We haven't really spoken since he left, little over a month ago and I have been doing the 180 plan, IC, exercising, joined a yoga class, even went to an Alonon meeting, getting our kids out and doing things so in some sense I am moving on with Plan B.

Idk if he has done anything court wise. I don't know if anyone has taken time just to recover a little before they filed? Are you served like by someone else or does it come in the mail? I am on my own in this I have no family to speak of a few close friends but the fact is he has the resources to file, his family to back him. I have tried to reach out to his family but nothing and we were close.


----------



## PBear (Nov 16, 2010)

Each jurisdiction is different, but there's often no advantage to filing first, aside from a psychological one. 

Is there a waiting period in your location? And in any case, you should be looking for (and saving for, if that's an issue) a lawyer so you can be prepared to respond yourself. 

In most cases, you'll get physically served papers by someone. Be prepared; it may happen at home or at work. 

C
_Posted via Mobile Device_


----------



## EleGirl (Dec 3, 2011)

If he has the means to pay for an attorney and file, then so do you. What is his, is yours.

Get appointments with some attorneys. Many will give a free ½-1 hour session so that you can figure out if you want to hire them. Ask them a lot of questions so that you learn a lot about what will go down in the divorce. You can also search on the internet to find out the divorce laws in your state.

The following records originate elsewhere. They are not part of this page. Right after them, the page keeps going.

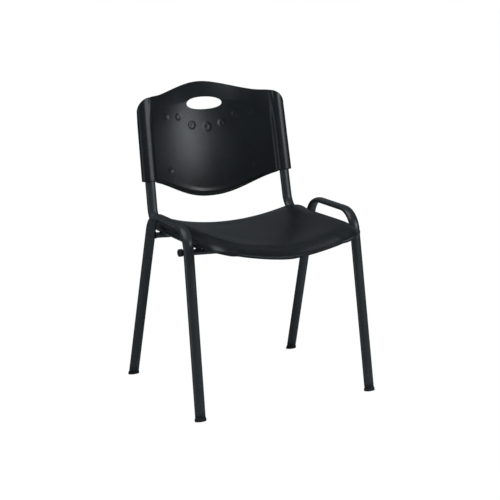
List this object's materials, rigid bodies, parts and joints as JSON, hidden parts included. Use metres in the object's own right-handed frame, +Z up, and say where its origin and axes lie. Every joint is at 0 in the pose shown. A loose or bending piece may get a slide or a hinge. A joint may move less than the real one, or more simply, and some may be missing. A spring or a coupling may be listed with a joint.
{
  "type": "stacking chair",
  "caption": "Armless stacking chair: bent oval-tube leg frames, round crossbars, and a moulded seat and sleeved backrest with a carrying hole.",
  "frame": {"origin": "on the floor, under the middle of the chair's bounding box", "axes": "+Z up, the chair faces -Y, +X is the right side as seen by someone standing in front of it"},
  "size_m": [0.5548, 0.5554, 0.82],
  "materials": {
    "frame_paint": "black powder coat, satin",
    "shell_plastic": "black moulded polypropylene, fine satin grain",
    "foot_plastic": "dull black moulded plastic",
    "screw_zinc": "zinc plated"
  },
  "bodies": {
    "root": {"backrest_shell": "shell_plastic", "front_crossbar": "frame_paint", "front_left_foot": "foot_plastic", "front_left_seat_screw": "screw_zinc", "front_right_foot": "foot_plastic", "front_right_seat_screw": "screw_zinc", "left_back_support": "frame_paint", "left_backrest_screw": "screw_zinc", "left_crossbar_cap": "foot_plastic", "left_leg_frame": "frame_paint", "left_seat_rail_plug": "foot_plastic", "rear_crossbar": "frame_paint", "rear_left_foot": "foot_plastic", "rear_left_seat_screw": "screw_zinc", "rear_right_foot": "foot_plastic", "rear_right_seat_screw": "screw_zinc", "right_back_support": "frame_paint", "right_backrest_screw": "screw_zinc", "right_crossbar_cap": "foot_plastic", "right_leg_frame": "frame_paint", "right_seat_rail_plug": "foot_plastic", "seat_shell": "shell_plastic"}
  },
  "joints": []
}
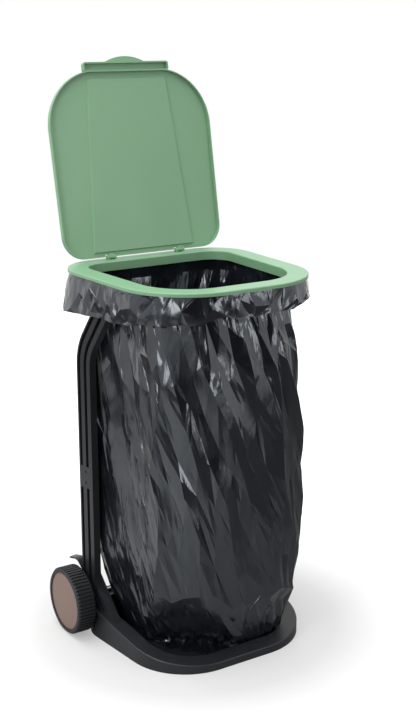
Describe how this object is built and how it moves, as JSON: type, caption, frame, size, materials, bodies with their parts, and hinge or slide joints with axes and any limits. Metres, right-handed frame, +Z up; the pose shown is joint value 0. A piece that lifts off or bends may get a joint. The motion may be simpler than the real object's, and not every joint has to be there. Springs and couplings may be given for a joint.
{
  "type": "bin bag holder",
  "caption": "Wheeled upright stand that holds a large open plastic bag under a clamp ring with a hinged lid, on a sloping base tray.",
  "frame": {"origin": "on the floor, under the middle of the whole outline with the lid open", "axes": "+Z up, X from side to side, -Y to the front where the lid's thumb tab is"},
  "size_m": [0.558, 0.5405, 1.3117],
  "materials": {
    "black_plastic": "satin moulded plastic",
    "green_plastic": "satin moulded plastic",
    "wheel_plastic": "matt moulded plastic",
    "brown_plastic": "satin moulded plastic",
    "steel": "zinc plated",
    "screw_steel": "blackened steel",
    "film": "glossy thin film"
  },
  "bodies": {
    "stand": {"base_tray": "black_plastic", "left_post_lower": "black_plastic", "right_post_lower": "black_plastic", "left_post_upper": "black_plastic", "right_post_upper": "black_plastic", "left_post_joiner": "black_plastic", "right_post_joiner": "black_plastic", "bag_frame": "black_plastic", "clamp_ring": "green_plastic", "left_hinge_pin": "steel", "right_hinge_pin": "steel", "axle": "steel", "left_push_nut": "steel", "right_push_nut": "steel", "joint_screws": "screw_steel", "foot_screws": "screw_steel", "frame_screws": "screw_steel", "bin_bag": "film"},
    "lid": {"lid": "green_plastic"},
    "left_wheel": {"left_wheel": "wheel_plastic", "left_hub_cap": "brown_plastic"},
    "right_wheel": {"right_wheel": "wheel_plastic", "right_hub_cap": "brown_plastic"}
  },
  "joints": [
    {"name": "lid_hinge", "type": "hinge", "parent": "stand", "child": "lid", "pos_m": [0, 0.17815, 0.8655], "axis": [1, 0, 0], "range_deg": [0, 101]},
    {"name": "left_wheel_spin", "type": "hinge", "parent": "stand", "child": "left_wheel", "pos_m": [-0.2565, 0.10015, 0.079], "axis": [1, 0, 0], "continuous": true},
    {"name": "right_wheel_spin", "type": "hinge", "parent": "stand", "child": "right_wheel", "pos_m": [0.2565, 0.10015, 0.079], "axis": [1, 0, 0], "continuous": true}
  ]
}
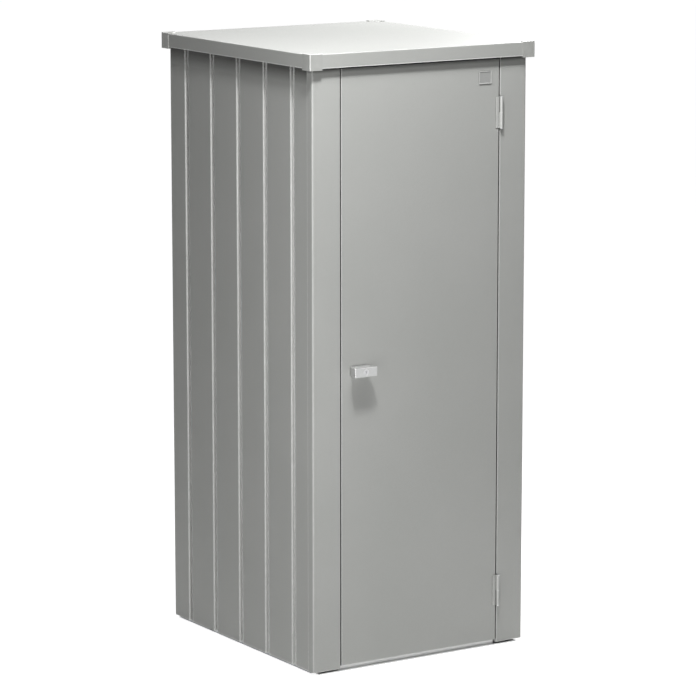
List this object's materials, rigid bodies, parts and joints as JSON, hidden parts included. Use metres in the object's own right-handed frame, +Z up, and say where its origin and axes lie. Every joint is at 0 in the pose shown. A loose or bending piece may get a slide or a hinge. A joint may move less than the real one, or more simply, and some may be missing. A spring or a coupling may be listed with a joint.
{
  "type": "garden_tool_cabinet",
  "caption": "Tall grooved sheet-steel garden tool cabinet with a hinged door, a turning handle and locking rods behind it",
  "frame": {"origin": "The origin is on the ground at the middle of the body's plan, in the underside of the floor panel.", "axes": "X runs to the right of someone who faces the door, the door faces -Y and +Z is up."},
  "size_m": [0.784, 0.8704, 1.827],
  "materials": {
    "paint": "satin metallic powder coat",
    "galvanised": "galvanised",
    "aluminium": "mill finish",
    "cap_plastic": "satin",
    "handle_metal": "satin",
    "lock_chrome": "polished",
    "steel": "zinc plated",
    "cast_zinc": "cast",
    "black_plastic": "matt",
    "rubber": "matt"
  },
  "bodies": {
    "cabinet": {"floor_panel": "galvanised", "sill": "aluminium", "side_wall_left": "paint", "side_wall_right": "paint", "back_wall": "paint", "front_post_left": "paint", "front_post_right": "paint", "header": "paint", "roof_panel": "paint", "roof_stiffener": "galvanised", "base_rail_left": "galvanised", "base_rail_right": "galvanised", "base_rail_back": "galvanised", "top_rail_left": "galvanised", "top_rail_right": "galvanised", "top_rail_back": "galvanised", "roof_cap_front_left": "cap_plastic", "roof_cap_front_right": "cap_plastic", "roof_cap_back_left": "cap_plastic", "roof_cap_back_right": "cap_plastic", "shelf_rail_left": "galvanised", "shelf_rail_right": "galvanised", "shelf": "galvanised", "tool_rail": "galvanised", "tool_hooks": "steel", "door_buffers": "rubber", "hinge_frame_leaf_upper": "paint", "hinge_frame_leaf_lower": "paint", "hinge_pin_upper": "steel", "hinge_pin_lower": "steel"},
    "door": {"door_skin": "paint", "door_stiffener_top": "galvanised", "door_stiffener_middle": "galvanised", "door_stiffener_bottom": "galvanised", "hinge_door_leaf_upper": "paint", "hinge_door_leaf_lower": "paint", "hinge_backing_plates": "galvanised", "lock_case": "cast_zinc", "rod_guide_upper": "black_plastic", "rod_guide_lower": "black_plastic"},
    "handle": {"handle_grip": "handle_metal", "lock_cylinder": "lock_chrome", "handle_spindle": "steel", "cam_plate": "steel", "cam_nut": "steel", "drive_pins": "steel"},
    "plug": {"lock_plug": "lock_chrome"},
    "upper_rod": {"rod_upper": "steel"},
    "lower_rod": {"rod_lower": "steel"}
  },
  "joints": [
    {"name": "door_hinge", "type": "hinge", "parent": "cabinet", "child": "door", "pos_m": [0.2795, -0.4148, 0.8965], "axis": [0, 0, 1], "range_deg": [0, 170]},
    {"name": "handle_turn", "type": "hinge", "parent": "door", "child": "handle", "pos_m": [-0.214, -0.431, 0.8965], "axis": [0, -1, 0], "range_deg": [0, 90]},
    {"name": "plug_turn", "type": "hinge", "parent": "handle", "child": "plug", "pos_m": [-0.214, -0.431, 0.8965], "axis": [0, 1, 0], "range_deg": [0, 90]},
    {"name": "upper_rod_slide", "type": "slide", "parent": "door", "child": "upper_rod", "axis": [0, 0, 1], "range_m": [0, 0.0213]},
    {"name": "lower_rod_slide", "type": "slide", "parent": "door", "child": "lower_rod", "axis": [0, 0, -1], "range_m": [0, 0.0213]}
  ],
  "couplings": [
    {"joint": "upper_rod_slide", "follows": "handle_turn", "m_per_rad": 0.013505},
    {"joint": "lower_rod_slide", "follows": "handle_turn", "m_per_rad": 0.013505}
  ]
}
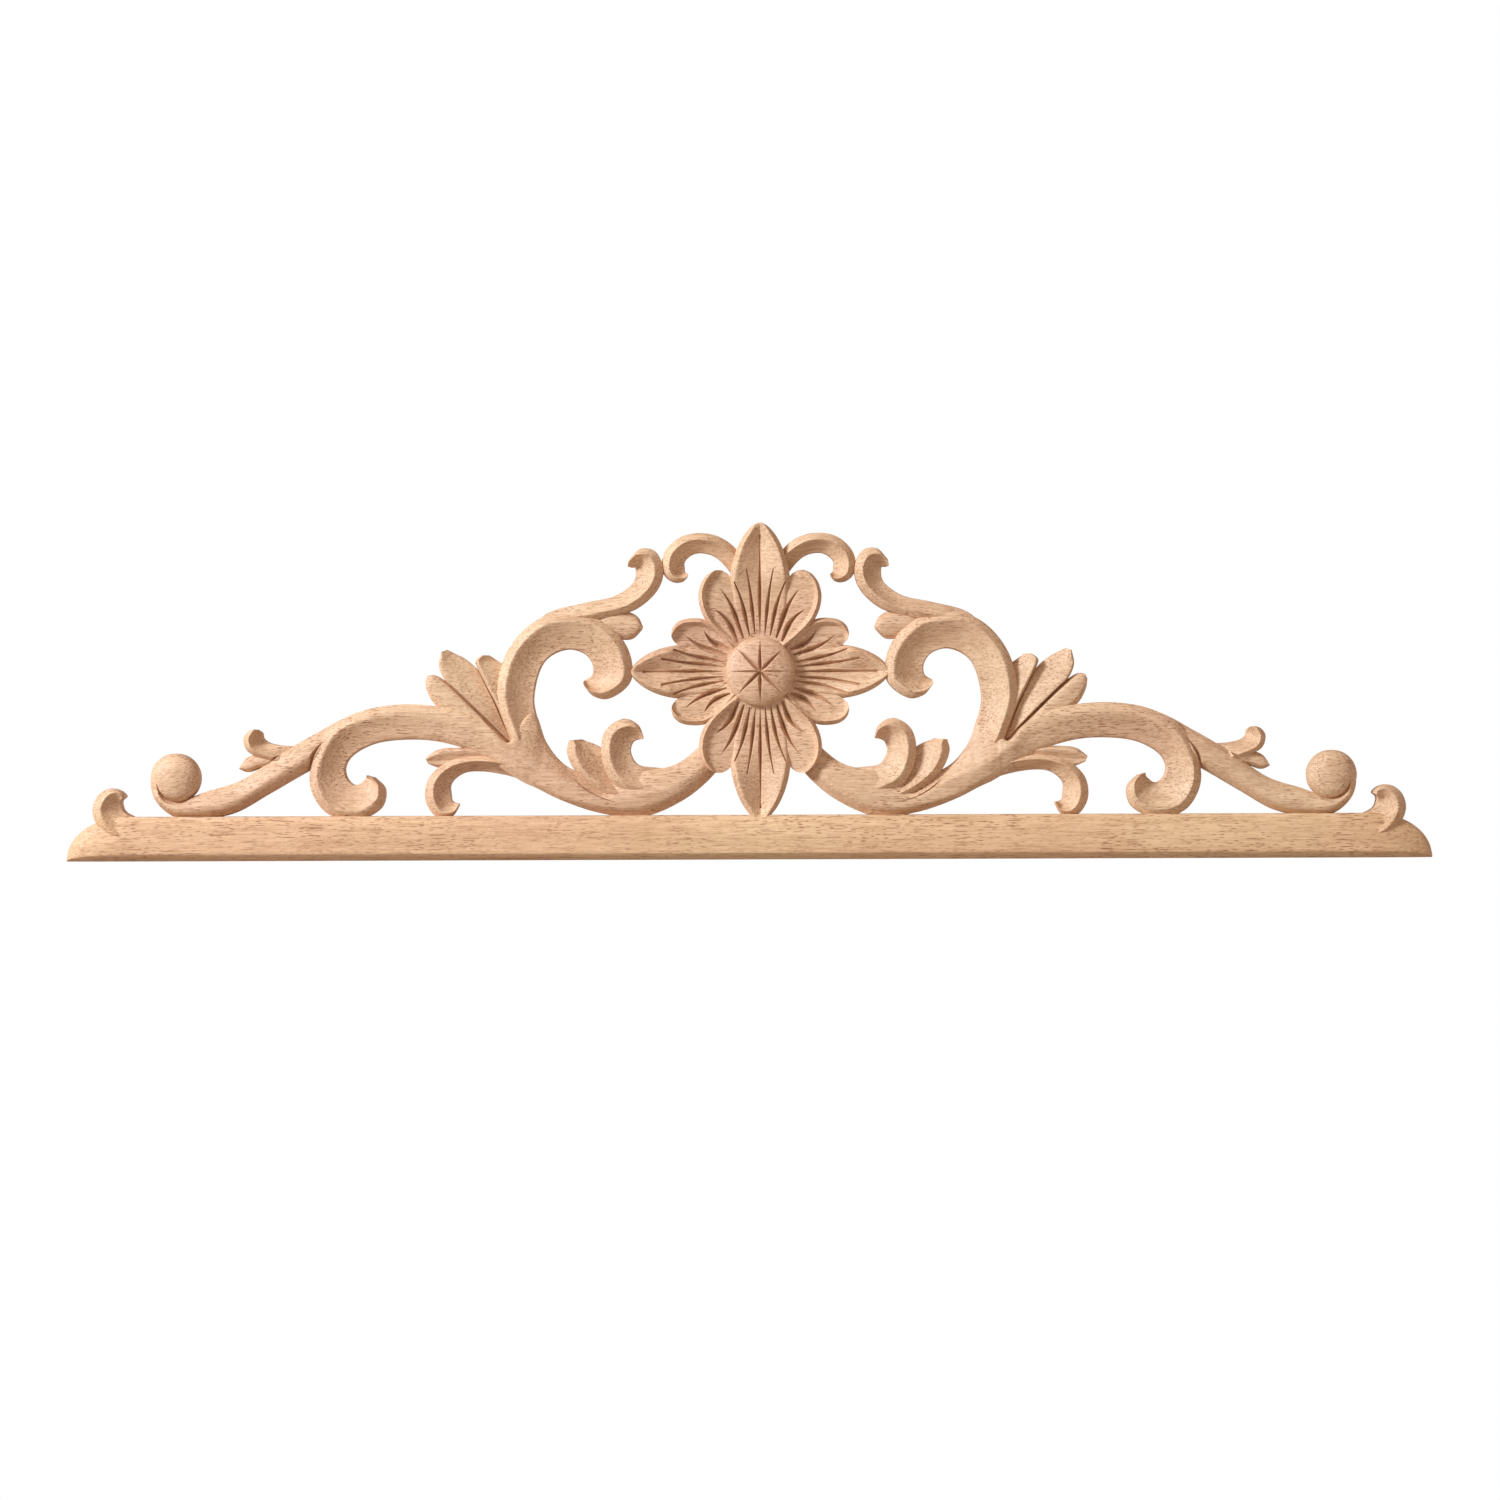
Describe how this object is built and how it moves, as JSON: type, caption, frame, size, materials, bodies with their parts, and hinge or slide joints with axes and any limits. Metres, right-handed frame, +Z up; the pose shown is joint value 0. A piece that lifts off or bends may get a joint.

An attorney can ask the court to order your husband to pay their fees out of marital assets/income. If your husband has the assets/income that means that he will pay both his lawyer and yours.

He will most likely not file first because once he files he’s on the hook for at least child support. During the divorce, you can ask for both interim spousal support and child support. What that usually means is that the joint income is divided 50/50 between the two spouses and then the spouse who does not have the children pays child support to the one who has the children. So you can see why he might not want to file at all. As long as no one has filed, he does not need to even help with the children financially.

Has he helped you support the children since he left?

Do you have a job?


----------



## Gonna Make It (Dec 3, 2012)

I am filing. Because I am doing the right thing and providing for the kids and her, she is getting her cake (the money) and eating it too (not having to deal with me and my issues). Final straw is when she turned me over to Child Support Enforcement when I am giving her $2k a month and paying her car payment because I told her that my hours were cut at work and I may not be able to give her as much in spousal support. (I did the state worksheet and $880 was my child support responsibility). So she decided to try to get them bleed more money out of me. Result: she got Child support only this month and I hired a lawyer to file since she is never going to file.


----------